A good test for your values is to use some form of “truth-0-meter.” This is where you test your values against what you consider to be your highest truth, the one which you hold most dear. There is a certain voyage of discovery to find out just what these are, but one of my favorite clues is to test something for its relative weight or light. If a feeling is heavy and dark, that is an indication that it is a non-truth. If it is light and airy, and gives a buoyancy to your step, that is an indicator that it is a truth. Truth will always lead to lightness, and buoyancy. Non-truth, to heavy darkness and a sense of suffering.

When a warrior aligns with such truth, there is no argument that can be made, nor that needs to be made. It simply is. Now there are many ways in which we will fight around on our journey to truth, fact, and the many stories that get made up along the way. The mature warrior sorts through the obfuscations to get down to the deepest truth that for them they hold most dear. That is a journey indeed. As one of my favorite quotes from Anon reads, “The road to truth is under construction!”

Add to this that our judgements and feelings do not actually derive from actual events, but rather from the stories we tell ourselves about those events, and then you have recipe for seeing that this is quite a large undertaking. The work you must do here, is to own your stories, to sort them out, and to see how you have been reacting to a clever story that you have told yourself. That is true warrior work, indeed!

Now, along the way to this truth, and the actions you need must take to stay in alignment with it, there are two likely shadow characters who show up. These are shadows of the mature warrior. They could be called immature warriors. They are the Bully and the Coward. Already, those terms may have set off lights in your consciousness. One person I shared this with even said, “Oh yes, and there are cowardly bullies, and bullying cowards!” Indeed the Bully and the Coward show up with some regularity and interchangeability in our worldly walk.

First, you can see that Bullies are likely in possession of only a half-truth, or an “alternative fact.” They tend to stick very strongly to their guns, and need to put up a large blustering front. They rarely walk easily and confidently, but rather cut through the air with a swagger and a demanding aspect, as they use a level of brute force, and prey on others fears or perceived weaknesses. If you are watching out for your own inner bully, look for a feeling of not being fully in alignment with a deeply recognized truth. You’ll tend to justify yourself, act defensively from fear, rather than love, and then use power in a way that doesn’t feel clean or good.

Now for Cowards, it is the flip side of that coin. Fear will tend to run the day. Standing in your truth, especially in the face of other strong figures who do not agree with you, causes you to slink away, and avoid conflict at all costs. As such, the Coward stands up for nothing. They are, in the words one friend once used “A fart in the wind!” Nothing there, spineless, retiring, non-combattive and ultimately you can’t count on them for anything substantial.

Now in many respects the Coward has a self preserving instinct that could save their life. “He who runs away, lives to fight another day!”  In such instances, cowardice may actually be wisdom! And the bully, well they may unwittingly be moving the needle forward for a cause that may well be beyond their knowledge.

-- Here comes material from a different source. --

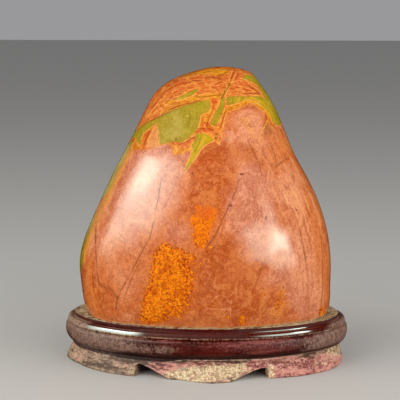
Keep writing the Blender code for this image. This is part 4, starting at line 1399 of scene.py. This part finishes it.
    polished = bead * (1.0 - lie) * (f.ramp(x, -42.0, -54.0) + f.ramp(x, 26.0, 40.0))
    rough = 0.27 + mottle * 0.2 + skirt * 0.36 + lie * 0.28 + recess * 0.3 + ledge * 0.3
    rough = rough + bead * 0.3 - polished * 0.45
    rough = rough + riser * f.ramp(x, 15.0, 35.0) * 0.35 + f.ramp(x, 20.0, 60.0) * 0.12
    smooth = f.ramp(riser + bead, 0.2, 0.8) * 0.85
    height = (0.5 + grain * 0.5 + mottle * 0.5 + fine * 0.5) * (1.0 - smooth)
    return f.close(
        Base_Color=colour,
        Roughness=rough,
        IOR=1.34,
        Coat_Weight=polished,
        Coat_Roughness=0.06,
        Coat_IOR=2.0,
        Normal=f.bump(height, 0.3 * MM),
    )


# Studio


def make_floor():
    cage = bmesh.new()
    bmesh.ops.create_grid(cage, x_segments=1, y_segments=1, size=FLOOR_HALF_WIDTH)
    floor = add_piece("floor", take_mesh(cage, "floor"))
    floor.data.materials.append(Finish("floor").close(Base_Color=FLOOR_COLOUR, Roughness=0.7))
    floor.visible_glossy = False


def make_camera():
    lens = bpy.data.cameras.new("camera")
    lens.sensor_width = SENSOR_MM
    lens.lens = FOCAL * SENSOR_MM / PICTURE
    lens.clip_start, lens.clip_end = CAMERA_CLIP
    camera = add_piece("camera", lens)
    camera.location = CAMERA_PLACE
    camera.rotation_euler = (math.pi / 2.0 - CAMERA_PITCH, 0.0, CAMERA_YAW)
    bpy.context.scene.camera = camera


def fading_sides(lamp, left, right, bottom, top):
    """Makes a light fade towards its sides, by shares of its width and height."""
    lamp.use_nodes = True
    nodes = Nodes(lamp.node_tree)
    across, up, _ = nodes.split(nodes.node("ShaderNodeNewGeometry", output="Parametric"))
    strength = nodes.between(across, 0.0, left, 1.0 - right, 1.0)
    strength = strength * nodes.between(up, 0.0, bottom, 1.0 - top, 1.0)
    lamp.node_tree.links.new(strength.socket, lamp.node_tree.nodes["Emission"].inputs["Strength"])


def make_light(name, target, azimuths, elevations, fades, distance, radiance, colour, kind):
    """A flat soft light that fills a range of directions as seen from the target.

    Azimuth is 0 towards the viewer and grows to the right; angles are in degrees. A "shine" light
    shows only as a reflection, and a "glow" light only lights the colours.
    """
    azimuth, half_azimuth = half_range(azimuths)
    elevation, half_elevation = half_range(elevations)
    out = Vector((math.sin(azimuth), -math.cos(azimuth), 0.0)) * math.cos(elevation)
    out.z = math.sin(elevation)
    lamp = bpy.data.lights.new(name, "AREA")
    lamp.shape = "RECTANGLE"
    lamp.size = 2.0 * distance * math.tan(half_azimuth) * math.cos(elevation)
    lamp.size_y = 2.0 * distance * math.tan(half_elevation)
    lamp.energy = radiance * math.pi * lamp.size * lamp.size_y
    lamp.color = colour
    if any(fades):
        width = azimuths[1] - azimuths[0]
        height = elevations[1] - elevations[0]
        fading_sides(lamp, fades[0] / width, fades[1] / width, fades[2] / height, fades[3] / height)
    light = add_piece(name, lamp)
    light.location = Vector(target) + out * distance
    light.rotation_mode = "QUATERNION"
    light.rotation_quaternion = (-out).to_track_quat("-Z", "Y")
    light.visible_camera = False
    light.visible_diffuse = kind != "shine"
    light.visible_glossy = kind != "glow"


def half_range(degrees):
    """The middle and half the spread of a range of degrees, in radians."""
    return math.radians(sum(degrees) / 2.0), math.radians((degrees[1] - degrees[0]) / 2.0)


def make_world():
    world = bpy.data.worlds.new("studio")
    world.use_nodes = True
    sky = world.node_tree.nodes["Background"]
    sky.inputs["Color"].default_value = SKY_COLOUR
    sky.inputs["Strength"].default_value = SKY_STRENGTH
    bpy.context.scene.world = world
    world.cycles_visibility.glossy = False


def main():
    make_camera()
    make_world()
    make_floor()
    for light in LIGHTS:
        make_light(*light)

    stone = add_piece("polished_stone", stone_mesh("polished_stone", STONE_SEGMENTS, STONE_RINGS))
    draw_markings(stone.data)
    stone.data.materials.append(jasper_finish())
    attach(stone, "root")
    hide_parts("jasper_stone")

    stand = make_stand()
    draw_wear_and_sheen(stand.data)
    stand.data.materials.clear()
    stand.data.materials.append(lacquer_finish())
    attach(stand, "root")
    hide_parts("wood_stand")

    bpy.context.scene.view_settings.view_transform = "Standard"


main()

There havoc a bully can wreak ultimately can lead to a level of reconciliation of some deep problem in society. Pain can be a powerful motivator for change. In either case, the grasp on a deep and enduring truth is essentially missing in the bully and the coward. If you do not know what you are fighting for, then your fighting will be anemic, and you may end up being brash and stupid. And if what you’ve been fighting for eventually proves to be false, then in the best of worlds, pray that a deeper truth may reveal itself.

Years ago I saw a PBS series on the history of the Western United States. The Indian Wars brought about the decimation of all but a remnant of Native American culture, and left deep scars across the land. In one particularly poignant interview, a native American descendant shared his experience of reconciling this terrible history. He told the story of his four-day vision quest, where he went up on the mountain to fast and pray for truth and insight into the pain of what his tribal family had been through and what his just response should be.

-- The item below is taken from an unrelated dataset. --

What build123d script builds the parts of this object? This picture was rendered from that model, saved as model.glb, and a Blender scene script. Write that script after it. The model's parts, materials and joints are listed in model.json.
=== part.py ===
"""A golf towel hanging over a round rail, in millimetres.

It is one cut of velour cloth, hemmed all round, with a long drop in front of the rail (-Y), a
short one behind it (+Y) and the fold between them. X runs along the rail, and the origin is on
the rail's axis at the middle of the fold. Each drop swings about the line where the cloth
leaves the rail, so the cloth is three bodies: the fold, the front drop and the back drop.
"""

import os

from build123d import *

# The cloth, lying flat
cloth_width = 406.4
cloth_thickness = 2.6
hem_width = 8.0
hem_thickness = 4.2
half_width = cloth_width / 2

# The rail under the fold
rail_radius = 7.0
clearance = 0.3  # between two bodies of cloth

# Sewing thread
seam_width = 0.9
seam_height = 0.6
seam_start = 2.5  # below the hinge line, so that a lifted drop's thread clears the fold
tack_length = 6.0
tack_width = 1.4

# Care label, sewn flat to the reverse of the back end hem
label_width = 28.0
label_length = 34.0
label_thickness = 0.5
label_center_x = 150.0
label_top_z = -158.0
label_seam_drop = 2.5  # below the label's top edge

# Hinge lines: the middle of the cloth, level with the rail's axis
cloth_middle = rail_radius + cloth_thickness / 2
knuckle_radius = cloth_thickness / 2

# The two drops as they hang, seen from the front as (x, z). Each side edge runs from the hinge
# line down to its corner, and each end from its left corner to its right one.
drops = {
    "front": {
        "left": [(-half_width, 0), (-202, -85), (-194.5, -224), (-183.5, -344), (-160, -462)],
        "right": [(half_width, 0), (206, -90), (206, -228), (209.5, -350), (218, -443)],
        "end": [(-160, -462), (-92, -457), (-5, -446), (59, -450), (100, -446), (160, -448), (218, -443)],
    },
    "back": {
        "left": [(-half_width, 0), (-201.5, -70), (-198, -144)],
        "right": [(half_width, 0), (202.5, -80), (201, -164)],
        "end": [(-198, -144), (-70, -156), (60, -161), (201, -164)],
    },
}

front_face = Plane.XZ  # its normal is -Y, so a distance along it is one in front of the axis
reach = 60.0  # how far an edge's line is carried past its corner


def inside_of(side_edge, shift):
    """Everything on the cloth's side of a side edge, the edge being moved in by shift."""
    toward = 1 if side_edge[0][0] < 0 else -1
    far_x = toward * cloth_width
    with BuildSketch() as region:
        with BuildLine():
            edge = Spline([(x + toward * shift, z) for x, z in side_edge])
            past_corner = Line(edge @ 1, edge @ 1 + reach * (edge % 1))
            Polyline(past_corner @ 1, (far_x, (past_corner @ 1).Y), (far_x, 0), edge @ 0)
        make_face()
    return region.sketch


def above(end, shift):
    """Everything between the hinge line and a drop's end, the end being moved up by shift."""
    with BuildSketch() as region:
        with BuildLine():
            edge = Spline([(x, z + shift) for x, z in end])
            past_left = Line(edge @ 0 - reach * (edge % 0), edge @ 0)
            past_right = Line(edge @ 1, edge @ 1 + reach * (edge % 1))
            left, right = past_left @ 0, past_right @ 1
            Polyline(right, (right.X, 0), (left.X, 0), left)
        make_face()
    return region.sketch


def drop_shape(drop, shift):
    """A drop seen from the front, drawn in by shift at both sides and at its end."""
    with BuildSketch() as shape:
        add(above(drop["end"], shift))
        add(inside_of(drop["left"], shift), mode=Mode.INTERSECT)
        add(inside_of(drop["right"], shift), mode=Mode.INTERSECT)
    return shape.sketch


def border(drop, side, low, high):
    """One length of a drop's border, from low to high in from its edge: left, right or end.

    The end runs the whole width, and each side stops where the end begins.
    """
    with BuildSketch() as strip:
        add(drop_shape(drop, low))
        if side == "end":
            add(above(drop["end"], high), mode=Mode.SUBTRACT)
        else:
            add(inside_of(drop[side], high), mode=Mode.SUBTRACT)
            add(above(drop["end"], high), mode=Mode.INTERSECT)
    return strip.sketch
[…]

He reported wrestling with the demons of anger and vengeance, spending days plotting the violent acts he would commit to gain retribution for the wrongs done to his people. He shared that before he went up on the hill, he always wore a black hat. And his heart was black with the pain and suffering of this terrible history. Then, upon the dawning of the last day of his quest, he was reduced in tears, and when he saw the sun rising, he knew that he must forgive. The past was the past. What was done was done. Taking revenge would only lead to more suffering and perpetuate the cycles of pain and retribution. He must forgive, and dedicate himself to peace. He swapped out his black hat for a white hat.

That is warrior work! The work of a mature warrior is to wrestle with the great forces, to not act rashly out of reaction, from clever stories told inside your head, to watch out for the rising of the bully or the coward. To plumb deeply into the depths of your truth, and live from that place. “Whom do you serve?” Indeed. Here is where the work is to be done.

Let these stories inform you on your own Warrior’s journey. Added to the Lover’s shadows of Mama’s Boy or Addict that we explored in Part 1, you can begin to get a fuller picture of how various strong archetypal forces can be identified and worked with appropriately on your road to mature balance in this world.

Stay tuned for the next post in this series. Four Archetypes – Part 3, The Magician and its Shadows!  In this next post, I will explore how the good magician serves the world, and how the Trickster and the Know-it-all can enter in and really mess things up!

And remember, this is not about judging these shadows as wrong. The work is merely to identify them. And the thing about a shadow is, that it is actually a natural result of a shining light. The trick is to not get lost in the shadow as if it were truth. Rather, you call it out, see it, turn toward the light, and put the light firmly back in the driver’s seat!